Sarkozy braucht Europas Hilfe

Die Kommission wiederum versucht, von eigenen Mängeln abzulenken, indem sie Sarkozy unnötig eifernd attackiert. Dabei ist die Integration der Roma ein europäisches Problem. Etliche Staaten räumen genauso wie Frankreich illegale Lager und drängen die Roma, wo es geht, in ihre Herkunftsländer, wie Rumänien, zurück. Dort aber scheinen viele Roma derart zu leiden, dass sie rasch in trostlose Barackensiedlungen am Rand der westeuropäischen Städte zurückkehren.

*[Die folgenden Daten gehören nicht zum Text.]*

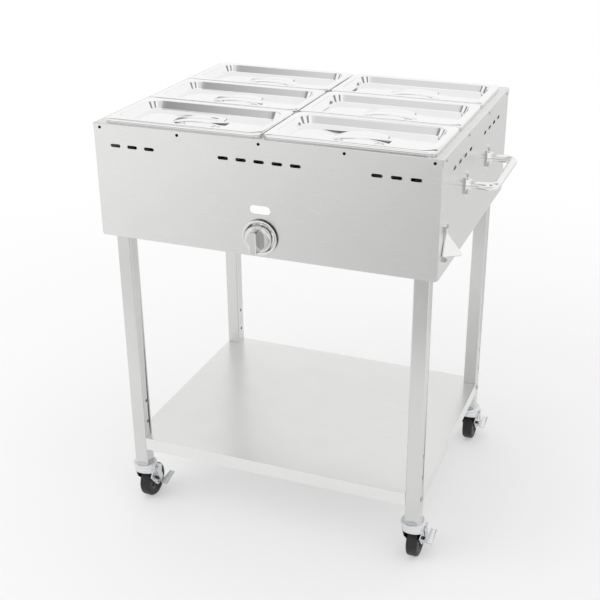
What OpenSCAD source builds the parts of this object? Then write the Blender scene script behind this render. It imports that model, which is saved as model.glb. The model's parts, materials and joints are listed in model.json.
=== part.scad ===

Die Regierung Sarkozy hat recht, wenn sie fordert, Länder wie Rumänien müssten mehr für die Roma tun und die EU-Kommission habe strenger zu überwachen, wie ihre Hilfsgelder von der Regierung in Bukarest eingesetzt werden. Sarkozy ist auch kaum zu verdammen, wenn er gegen illegale Siedlungen in Frankreich vorgeht. Dennoch haben sich der innenpolitisch angeschlagene Präsident und seine Regierung völlig verrannt.

Sie taten aus populistischen Gründen so, als stellten die 15.000 ausländischen Roma eines der größten Probleme Frankreichs dar - eine absurde Vorstellung. Sie ließen die Räumung der Lager und die Abschiebungen als Medienspektakel inszenieren, um rechte Wähler zu beeindrucken. Und sie redeten und agierten so, dass der Verdacht entstehen musste, sie hätten es nicht auf einzelne Straftäter, sondern auf eine ganze Volksgruppe abgesehen. Dies aber wäre Rassismus.

Die EU-Kommission muss der französischen Regierung entgegentreten, wenn diese die Roma als Sündenböcke missbraucht. Sie sollte dabei aber nicht ihrerseits Sarkozy verteufeln, um sich mal so richtig mächtig zu fühlen. Europa darf sich nicht in gehässigem Streit und nationalen Empfindlichkeiten verlieren. Es braucht einen starken französischen Präsidenten, um vitale Zukunftsthemen anzugehen: die Rolle gegenüber den künftigen Supermächten China, Indien und Brasilien etwa, oder eine europäische Armee. Daher sollte Europa Sarkozy helfen, seinen selbst verschuldeten Ruf als Enfant terrible wieder loszuwerden.